Séptimo, abrir la agenda a negociar el modelo económico es contraproducente, antidemocrático y peligrosísimo. El debate sobre el modelo eterniza la discusión, revienta cualquier cronograma y hace imposible fijar tiempos para el cese efectivo de la violencia. Además, legitima el sofisma de que hay unas causas objetivas de la violencia sin cuya solución la paz es imposible. Simplificando, si se justifica la violencia porque hay pobreza y desigualdad tendremos violentos por centurias. Por cierto, una mirada comparada muestra la falsedad de esa justificación: ni las zonas más pobres del país son las más violentas (lo son aquellas en que hay narcotráfico, minería ilegal y grupos armados) ni países mucho más pobres que nosotros tienen ni lejanamente nuestros niveles de violencia. Las negociaciones con los violentos, por otro lado, no son los espacios para discutir las políticas económicas y sociales. Los violentos no tienen ninguna representativa popular (quedó probado con las míseras votaciones por las Farc desmovilizadas) y darles la capacidad de decidir sobre estas políticas es antidemocrático y atenta contra el papel del Congreso y de los partidos. Adicionalmente, como Petro recientemente ha criticado que las negociaciones con las Farc no haya abordado el modelo económico y, en paralelo, está teniendo enormes dificultades para impulsar su agenda radical, el riesgo de que use la negociación con los elenos para conseguir ahí lo que no ha podido en el parlamento es mucho. Y es posible que quiera abrir así una vía a una constituyente.

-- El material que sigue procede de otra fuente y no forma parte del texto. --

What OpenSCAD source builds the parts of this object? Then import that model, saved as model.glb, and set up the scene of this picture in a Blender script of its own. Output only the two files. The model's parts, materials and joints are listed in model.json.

Finalmente, la negociación debe adelantarla alguien exento de cualquier duda. Danilo Rueda está manchado por su justificación de la violencia cuando estaba en la Comisión de Justicia y Paz y, sobre todo, por las sospechosas visitas a criminales durante la campaña presidencial junto con Juan Fernando Petro y la sombra del Pacto de la Picota.